What the exercise asks: Repeat the listing in full, word for word.
++++++
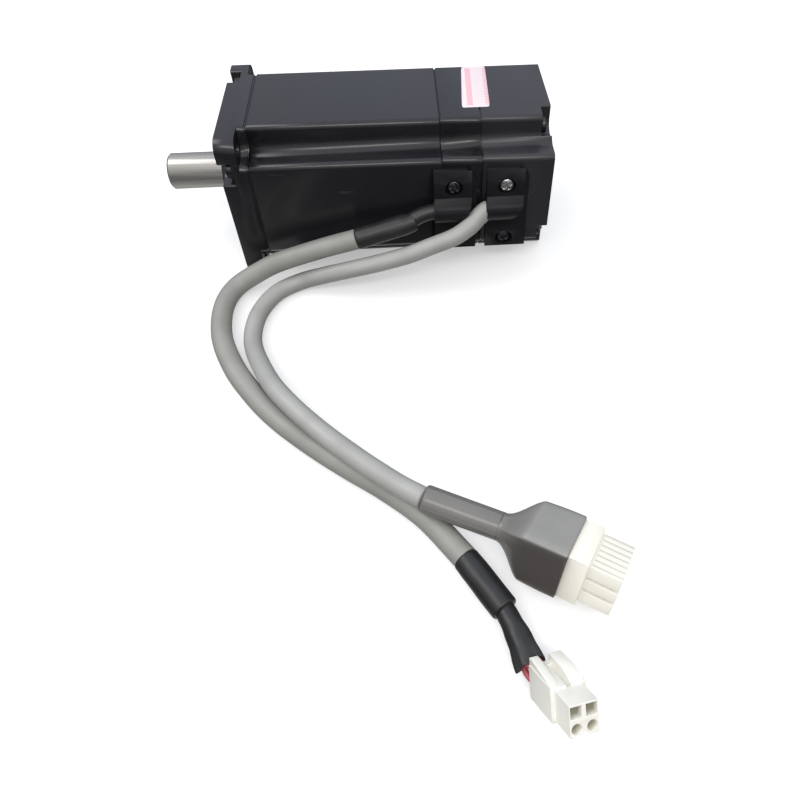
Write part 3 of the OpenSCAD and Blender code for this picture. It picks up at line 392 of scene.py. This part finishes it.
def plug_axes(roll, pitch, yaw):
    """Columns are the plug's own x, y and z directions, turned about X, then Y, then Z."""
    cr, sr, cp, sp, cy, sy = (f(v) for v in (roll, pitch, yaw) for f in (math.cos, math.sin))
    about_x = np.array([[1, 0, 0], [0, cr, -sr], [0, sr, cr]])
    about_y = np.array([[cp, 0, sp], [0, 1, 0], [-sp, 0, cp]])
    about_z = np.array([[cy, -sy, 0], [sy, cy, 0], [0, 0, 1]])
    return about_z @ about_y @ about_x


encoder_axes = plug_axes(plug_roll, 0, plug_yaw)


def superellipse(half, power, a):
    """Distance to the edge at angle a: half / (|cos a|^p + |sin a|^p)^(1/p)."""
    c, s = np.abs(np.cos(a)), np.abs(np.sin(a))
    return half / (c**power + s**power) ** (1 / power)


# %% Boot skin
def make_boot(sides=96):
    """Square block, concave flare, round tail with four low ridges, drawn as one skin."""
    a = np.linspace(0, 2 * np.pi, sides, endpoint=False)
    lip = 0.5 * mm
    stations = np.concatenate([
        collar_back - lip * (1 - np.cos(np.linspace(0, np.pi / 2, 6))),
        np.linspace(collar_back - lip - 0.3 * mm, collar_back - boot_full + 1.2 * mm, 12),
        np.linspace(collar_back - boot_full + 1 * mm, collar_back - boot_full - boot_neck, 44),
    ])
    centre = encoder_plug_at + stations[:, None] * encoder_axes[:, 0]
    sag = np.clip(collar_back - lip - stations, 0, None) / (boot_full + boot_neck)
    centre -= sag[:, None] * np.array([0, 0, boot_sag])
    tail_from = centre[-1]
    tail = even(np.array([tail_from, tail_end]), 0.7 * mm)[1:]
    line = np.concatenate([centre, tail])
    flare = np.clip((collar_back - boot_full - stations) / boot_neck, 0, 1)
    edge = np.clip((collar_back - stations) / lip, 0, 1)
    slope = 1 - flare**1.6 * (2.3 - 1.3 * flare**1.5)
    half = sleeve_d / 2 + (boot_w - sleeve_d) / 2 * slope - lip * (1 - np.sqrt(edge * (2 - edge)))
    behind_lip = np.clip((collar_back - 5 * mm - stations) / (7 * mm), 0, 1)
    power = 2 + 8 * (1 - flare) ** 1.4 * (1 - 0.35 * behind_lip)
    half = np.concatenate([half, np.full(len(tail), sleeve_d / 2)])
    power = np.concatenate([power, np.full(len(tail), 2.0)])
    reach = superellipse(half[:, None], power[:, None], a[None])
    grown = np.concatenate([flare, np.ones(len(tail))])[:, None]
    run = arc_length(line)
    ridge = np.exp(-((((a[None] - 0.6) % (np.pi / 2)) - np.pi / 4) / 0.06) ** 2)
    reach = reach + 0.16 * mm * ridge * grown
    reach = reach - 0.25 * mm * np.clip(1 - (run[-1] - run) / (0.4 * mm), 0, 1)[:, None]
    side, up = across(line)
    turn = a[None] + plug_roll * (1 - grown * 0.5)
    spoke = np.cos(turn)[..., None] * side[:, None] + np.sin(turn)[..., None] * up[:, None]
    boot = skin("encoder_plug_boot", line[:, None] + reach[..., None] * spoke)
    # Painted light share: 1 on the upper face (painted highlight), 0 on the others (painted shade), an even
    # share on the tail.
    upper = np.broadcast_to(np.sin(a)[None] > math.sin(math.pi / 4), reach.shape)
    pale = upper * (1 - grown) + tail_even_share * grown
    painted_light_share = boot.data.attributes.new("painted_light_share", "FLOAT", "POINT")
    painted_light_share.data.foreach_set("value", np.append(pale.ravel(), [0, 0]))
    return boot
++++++
Result for this task:
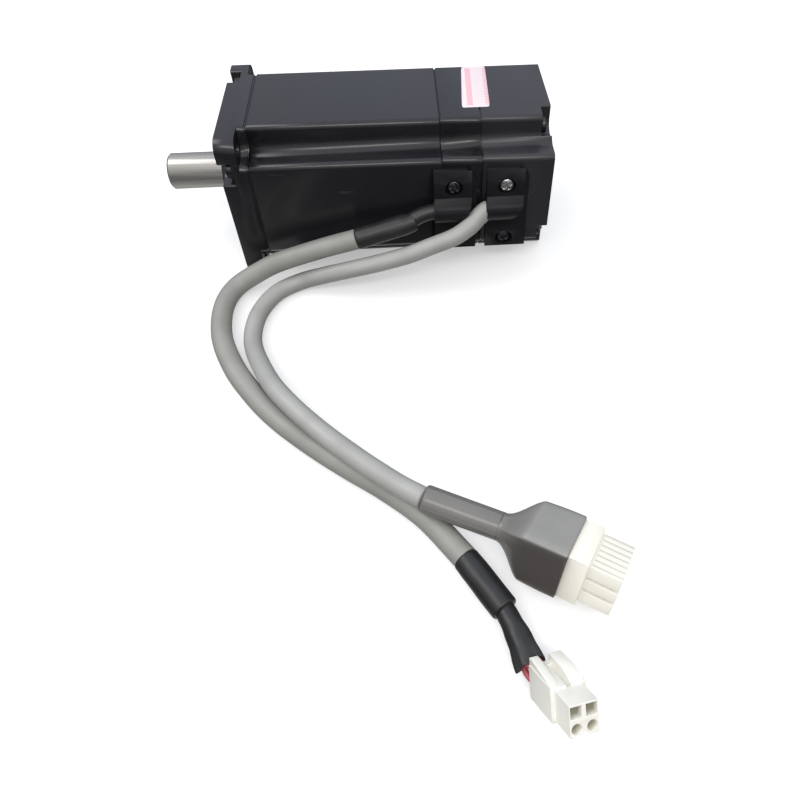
Write part 3 of the OpenSCAD and Blender code for this picture. It picks up at line 392 of scene.py. This part finishes it.
def plug_axes(roll, pitch, yaw):
    """Columns are the plug's own x, y and z directions, turned about X, then Y, then Z."""
    cr, sr, cp, sp, cy, sy = (f(v) for v in (roll, pitch, yaw) for f in (math.cos, math.sin))
    about_x = np.array([[1, 0, 0], [0, cr, -sr], [0, sr, cr]])
    about_y = np.array([[cp, 0, sp], [0, 1, 0], [-sp, 0, cp]])
    about_z = np.array([[cy, -sy, 0], [sy, cy, 0], [0, 0, 1]])
    return about_z @ about_y @ about_x


encoder_axes = plug_axes(plug_roll, 0, plug_yaw)


def superellipse(half, power, a):
    """Distance to the edge at angle a: half / (|cos a|^p + |sin a|^p)^(1/p)."""
    c, s = np.abs(np.cos(a)), np.abs(np.sin(a))
    return half / (c**power + s**power) ** (1 / power)


# %% Boot skin
def make_boot(sides=96):
    """Square block, concave flare, round tail with four low ridges, drawn as one skin."""
    a = np.linspace(0, 2 * np.pi, sides, endpoint=False)
    lip = 0.5 * mm
    stations = np.concatenate([
        collar_back - lip * (1 - np.cos(np.linspace(0, np.pi / 2, 6))),
        np.linspace(collar_back - lip - 0.3 * mm, collar_back - boot_full + 1.2 * mm, 12),
        np.linspace(collar_back - boot_full + 1 * mm, collar_back - boot_full - boot_neck, 44),
    ])
    centre = encoder_plug_at + stations[:, None] * encoder_axes[:, 0]
    sag = np.clip(collar_back - lip - stations, 0, None) / (boot_full + boot_neck)
    centre -= sag[:, None] * np.array([0, 0, boot_sag])
    tail_from = centre[-1]
    tail = even(np.array([tail_from, tail_end]), 0.7 * mm)[1:]
    line = np.concatenate([centre, tail])
    flare = np.clip((collar_back - boot_full - stations) / boot_neck, 0, 1)
    edge = np.clip((collar_back - stations) / lip, 0, 1)
    slope = 1 - flare**1.6 * (2.3 - 1.3 * flare**1.5)
    half = sleeve_d / 2 + (boot_w - sleeve_d) / 2 * slope - lip * (1 - np.sqrt(edge * (2 - edge)))
    behind_lip = np.clip((collar_back - 5 * mm - stations) / (7 * mm), 0, 1)
    power = 2 + 8 * (1 - flare) ** 1.4 * (1 - 0.35 * behind_lip)
    half = np.concatenate([half, np.full(len(tail), sleeve_d / 2)])
    power = np.concatenate([power, np.full(len(tail), 2.0)])
    reach = superellipse(half[:, None], power[:, None], a[None])
    grown = np.concatenate([flare, np.ones(len(tail))])[:, None]
    run = arc_length(line)
    ridge = np.exp(-((((a[None] - 0.6) % (np.pi / 2)) - np.pi / 4) / 0.06) ** 2)
    reach = reach + 0.16 * mm * ridge * grown
    reach = reach - 0.25 * mm * np.clip(1 - (run[-1] - run) / (0.4 * mm), 0, 1)[:, None]
    side, up = across(line)
    turn = a[None] + plug_roll * (1 - grown * 0.5)
    spoke = np.cos(turn)[..., None] * side[:, None] + np.sin(turn)[..., None] * up[:, None]
    boot = skin("encoder_plug_boot", line[:, None] + reach[..., None] * spoke)
    # Painted light share: 1 on the upper face (painted highlight), 0 on the others (painted shade), an even
    # share on the tail.
    upper = np.broadcast_to(np.sin(a)[None] > math.sin(math.pi / 4), reach.shape)
    pale = upper * (1 - grown) + tail_even_share * grown
    painted_light_share = boot.data.attributes.new("painted_light_share", "FLOAT", "POINT")
    painted_light_share.data.foreach_set("value", np.append(pale.ravel(), [0, 0]))
    return boot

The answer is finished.